What is expected: From the line with "cable_right();" to the line with "bpy.context.scene.collection.objects.link(empty)", both lines included, set down exactly those lines, please, and no others.

(3D code data)

--------

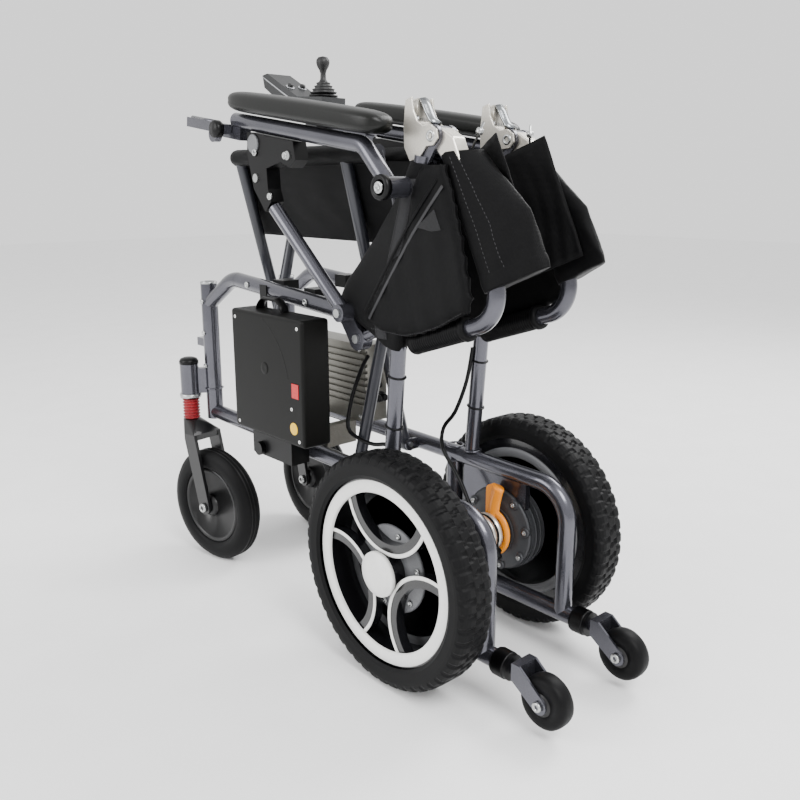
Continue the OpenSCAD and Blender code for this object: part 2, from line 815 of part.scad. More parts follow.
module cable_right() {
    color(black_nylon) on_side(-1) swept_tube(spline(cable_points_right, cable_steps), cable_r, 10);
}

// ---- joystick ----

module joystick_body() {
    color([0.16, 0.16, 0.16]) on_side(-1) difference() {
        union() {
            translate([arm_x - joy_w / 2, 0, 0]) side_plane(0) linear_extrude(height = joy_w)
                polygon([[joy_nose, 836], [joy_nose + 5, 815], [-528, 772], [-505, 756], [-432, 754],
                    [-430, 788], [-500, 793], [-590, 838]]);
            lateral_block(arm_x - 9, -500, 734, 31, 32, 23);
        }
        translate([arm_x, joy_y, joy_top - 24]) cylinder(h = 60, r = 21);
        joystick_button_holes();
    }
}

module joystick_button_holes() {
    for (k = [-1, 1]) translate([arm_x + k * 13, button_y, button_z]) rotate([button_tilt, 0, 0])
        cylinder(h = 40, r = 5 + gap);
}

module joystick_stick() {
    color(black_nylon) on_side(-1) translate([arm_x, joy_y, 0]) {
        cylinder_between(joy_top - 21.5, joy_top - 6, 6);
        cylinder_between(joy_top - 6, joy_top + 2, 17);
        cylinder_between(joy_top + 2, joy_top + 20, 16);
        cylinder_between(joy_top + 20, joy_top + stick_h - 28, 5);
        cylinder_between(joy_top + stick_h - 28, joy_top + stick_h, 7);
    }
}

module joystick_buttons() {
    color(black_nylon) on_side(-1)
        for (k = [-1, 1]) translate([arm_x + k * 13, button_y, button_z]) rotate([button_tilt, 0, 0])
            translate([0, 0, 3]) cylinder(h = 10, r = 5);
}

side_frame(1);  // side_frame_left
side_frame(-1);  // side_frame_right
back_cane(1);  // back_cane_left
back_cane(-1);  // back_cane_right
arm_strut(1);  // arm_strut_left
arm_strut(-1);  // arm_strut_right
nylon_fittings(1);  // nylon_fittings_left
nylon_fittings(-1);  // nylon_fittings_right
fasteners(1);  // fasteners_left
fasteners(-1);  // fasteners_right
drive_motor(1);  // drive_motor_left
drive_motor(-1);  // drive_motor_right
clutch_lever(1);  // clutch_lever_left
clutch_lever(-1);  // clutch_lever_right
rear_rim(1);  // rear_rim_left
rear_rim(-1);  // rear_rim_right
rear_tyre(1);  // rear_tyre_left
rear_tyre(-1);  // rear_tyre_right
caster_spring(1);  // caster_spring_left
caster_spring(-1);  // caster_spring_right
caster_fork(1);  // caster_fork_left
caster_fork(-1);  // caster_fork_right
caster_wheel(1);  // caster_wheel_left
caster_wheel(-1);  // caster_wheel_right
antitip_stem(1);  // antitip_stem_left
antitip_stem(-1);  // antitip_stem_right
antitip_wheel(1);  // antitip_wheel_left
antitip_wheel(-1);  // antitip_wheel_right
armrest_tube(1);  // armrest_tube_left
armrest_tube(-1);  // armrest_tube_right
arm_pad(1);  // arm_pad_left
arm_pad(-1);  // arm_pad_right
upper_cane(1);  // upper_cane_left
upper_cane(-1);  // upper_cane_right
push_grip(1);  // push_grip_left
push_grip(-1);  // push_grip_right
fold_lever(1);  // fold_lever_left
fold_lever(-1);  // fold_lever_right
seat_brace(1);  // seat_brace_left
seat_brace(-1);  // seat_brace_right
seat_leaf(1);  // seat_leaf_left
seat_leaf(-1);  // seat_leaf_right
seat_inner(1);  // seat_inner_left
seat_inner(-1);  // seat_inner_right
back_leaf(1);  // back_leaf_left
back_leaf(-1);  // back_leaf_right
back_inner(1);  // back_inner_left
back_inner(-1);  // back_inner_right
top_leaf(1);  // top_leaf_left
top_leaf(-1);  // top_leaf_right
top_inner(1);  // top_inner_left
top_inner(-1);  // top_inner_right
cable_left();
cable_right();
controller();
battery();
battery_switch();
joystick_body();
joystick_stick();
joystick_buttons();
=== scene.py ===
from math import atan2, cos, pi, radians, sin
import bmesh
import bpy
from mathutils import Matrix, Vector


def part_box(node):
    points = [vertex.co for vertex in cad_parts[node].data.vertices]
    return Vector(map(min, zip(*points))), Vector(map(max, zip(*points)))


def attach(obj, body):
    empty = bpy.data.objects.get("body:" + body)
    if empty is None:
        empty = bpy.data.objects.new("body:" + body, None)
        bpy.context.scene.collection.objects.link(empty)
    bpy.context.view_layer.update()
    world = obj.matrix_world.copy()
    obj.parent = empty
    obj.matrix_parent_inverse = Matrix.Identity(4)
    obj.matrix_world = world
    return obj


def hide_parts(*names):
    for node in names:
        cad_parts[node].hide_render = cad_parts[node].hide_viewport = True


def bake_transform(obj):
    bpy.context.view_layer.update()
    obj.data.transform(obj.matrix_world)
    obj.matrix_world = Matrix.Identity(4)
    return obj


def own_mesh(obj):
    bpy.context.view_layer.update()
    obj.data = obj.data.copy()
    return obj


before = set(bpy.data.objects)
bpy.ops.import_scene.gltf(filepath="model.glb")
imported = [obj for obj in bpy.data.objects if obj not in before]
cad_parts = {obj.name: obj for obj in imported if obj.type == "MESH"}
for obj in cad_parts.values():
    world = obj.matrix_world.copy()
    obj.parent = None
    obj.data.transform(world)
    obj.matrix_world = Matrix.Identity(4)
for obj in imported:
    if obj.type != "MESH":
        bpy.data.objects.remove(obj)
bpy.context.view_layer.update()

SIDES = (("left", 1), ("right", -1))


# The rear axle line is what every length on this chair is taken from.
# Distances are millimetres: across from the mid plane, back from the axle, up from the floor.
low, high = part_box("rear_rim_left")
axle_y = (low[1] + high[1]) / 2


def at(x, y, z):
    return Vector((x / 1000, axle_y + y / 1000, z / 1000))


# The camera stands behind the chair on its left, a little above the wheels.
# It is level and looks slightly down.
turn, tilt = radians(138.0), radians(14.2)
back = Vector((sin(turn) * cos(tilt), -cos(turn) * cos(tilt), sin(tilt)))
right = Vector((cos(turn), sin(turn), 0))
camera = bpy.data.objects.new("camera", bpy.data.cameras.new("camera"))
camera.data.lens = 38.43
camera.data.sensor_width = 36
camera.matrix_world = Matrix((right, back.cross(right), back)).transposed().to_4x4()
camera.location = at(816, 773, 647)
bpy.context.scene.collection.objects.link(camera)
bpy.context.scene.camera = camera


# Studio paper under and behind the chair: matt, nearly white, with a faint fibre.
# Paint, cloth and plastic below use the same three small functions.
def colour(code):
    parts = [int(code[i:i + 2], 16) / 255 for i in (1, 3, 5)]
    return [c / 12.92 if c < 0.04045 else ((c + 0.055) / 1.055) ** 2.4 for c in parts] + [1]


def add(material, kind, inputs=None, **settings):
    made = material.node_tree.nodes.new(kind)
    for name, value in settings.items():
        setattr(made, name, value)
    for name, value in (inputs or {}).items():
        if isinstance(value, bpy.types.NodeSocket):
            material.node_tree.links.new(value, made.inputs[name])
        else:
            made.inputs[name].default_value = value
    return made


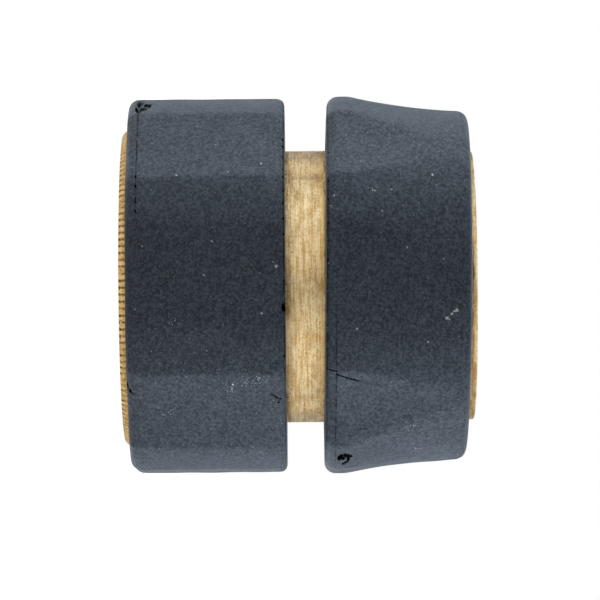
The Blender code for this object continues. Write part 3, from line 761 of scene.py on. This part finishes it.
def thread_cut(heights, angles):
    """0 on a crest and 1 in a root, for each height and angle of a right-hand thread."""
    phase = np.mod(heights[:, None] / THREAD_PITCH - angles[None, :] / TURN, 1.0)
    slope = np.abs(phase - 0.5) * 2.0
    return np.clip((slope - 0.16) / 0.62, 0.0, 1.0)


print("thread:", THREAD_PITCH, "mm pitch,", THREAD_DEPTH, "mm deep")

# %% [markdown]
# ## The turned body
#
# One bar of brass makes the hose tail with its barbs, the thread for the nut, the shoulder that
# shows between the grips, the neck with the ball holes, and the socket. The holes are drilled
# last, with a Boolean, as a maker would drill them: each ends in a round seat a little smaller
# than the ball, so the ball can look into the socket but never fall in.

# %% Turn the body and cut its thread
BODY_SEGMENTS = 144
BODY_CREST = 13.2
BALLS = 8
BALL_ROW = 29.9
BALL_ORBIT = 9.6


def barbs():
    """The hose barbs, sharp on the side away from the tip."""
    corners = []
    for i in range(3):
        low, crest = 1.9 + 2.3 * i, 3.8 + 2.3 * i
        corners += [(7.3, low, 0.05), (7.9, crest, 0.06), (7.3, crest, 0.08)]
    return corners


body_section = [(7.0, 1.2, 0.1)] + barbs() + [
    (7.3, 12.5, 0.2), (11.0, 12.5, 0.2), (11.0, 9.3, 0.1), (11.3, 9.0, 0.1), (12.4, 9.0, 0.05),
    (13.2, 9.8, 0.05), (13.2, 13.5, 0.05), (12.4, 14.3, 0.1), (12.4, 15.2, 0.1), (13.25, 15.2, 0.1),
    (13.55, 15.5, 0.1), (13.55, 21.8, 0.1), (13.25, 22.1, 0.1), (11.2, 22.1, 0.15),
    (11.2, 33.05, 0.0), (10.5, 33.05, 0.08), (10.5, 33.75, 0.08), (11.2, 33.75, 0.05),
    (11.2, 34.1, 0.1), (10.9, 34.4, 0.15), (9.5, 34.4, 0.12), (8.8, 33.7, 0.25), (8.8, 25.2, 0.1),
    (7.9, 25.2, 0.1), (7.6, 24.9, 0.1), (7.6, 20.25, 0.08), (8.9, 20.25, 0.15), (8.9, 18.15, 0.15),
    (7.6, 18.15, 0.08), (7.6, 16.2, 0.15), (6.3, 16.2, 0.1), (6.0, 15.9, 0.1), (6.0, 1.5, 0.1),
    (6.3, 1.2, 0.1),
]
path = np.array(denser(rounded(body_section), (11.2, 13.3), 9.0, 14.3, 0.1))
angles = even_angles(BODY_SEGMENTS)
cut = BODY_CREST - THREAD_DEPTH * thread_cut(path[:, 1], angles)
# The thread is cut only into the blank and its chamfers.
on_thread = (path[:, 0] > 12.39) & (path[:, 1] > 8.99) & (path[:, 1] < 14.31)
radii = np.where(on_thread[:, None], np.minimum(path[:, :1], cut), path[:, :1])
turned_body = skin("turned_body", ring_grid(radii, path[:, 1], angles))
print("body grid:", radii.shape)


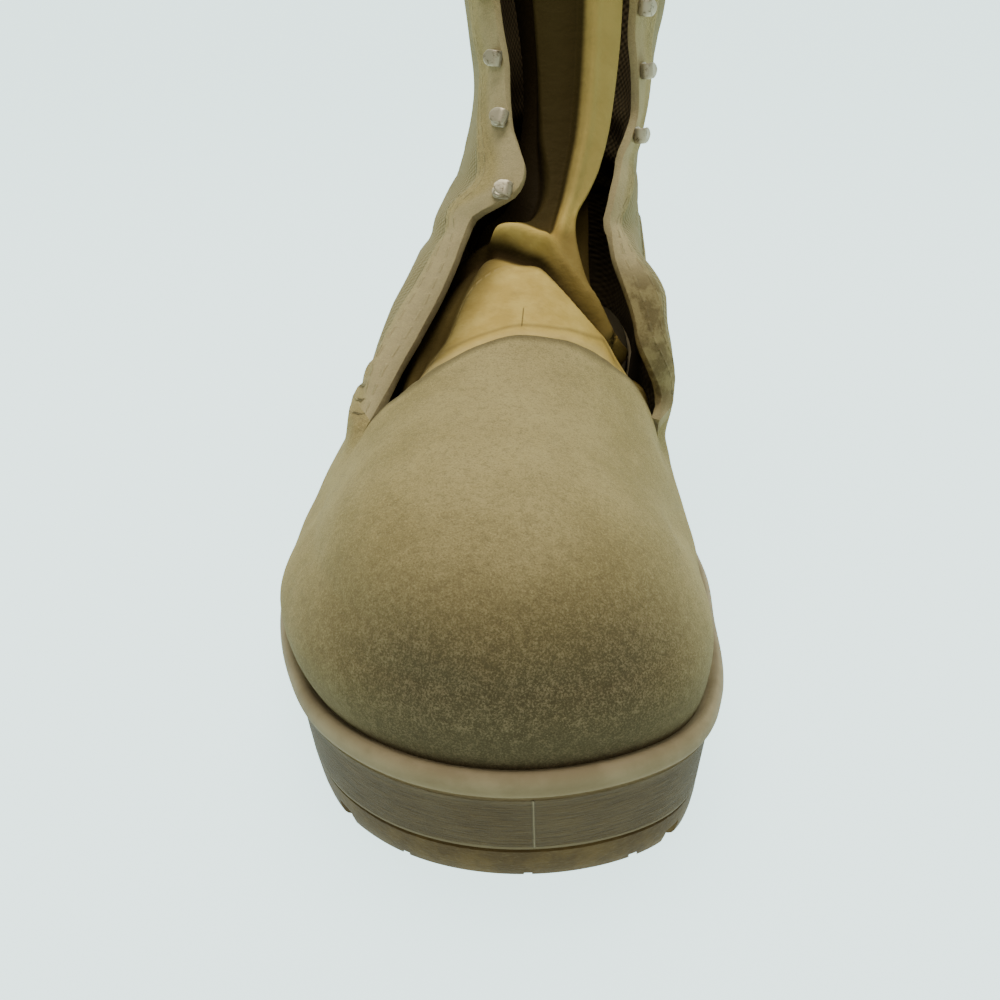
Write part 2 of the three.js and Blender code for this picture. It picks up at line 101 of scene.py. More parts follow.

--------

Result of this task:
cable_right();
controller();
battery();
battery_switch();
joystick_body();
joystick_stick();
joystick_buttons();
=== scene.py ===
from math import atan2, cos, pi, radians, sin
import bmesh
import bpy
from mathutils import Matrix, Vector


def part_box(node):
    points = [vertex.co for vertex in cad_parts[node].data.vertices]
    return Vector(map(min, zip(*points))), Vector(map(max, zip(*points)))


def attach(obj, body):
    empty = bpy.data.objects.get("body:" + body)
    if empty is None:
        empty = bpy.data.objects.new("body:" + body, None)
        bpy.context.scene.collection.objects.link(empty)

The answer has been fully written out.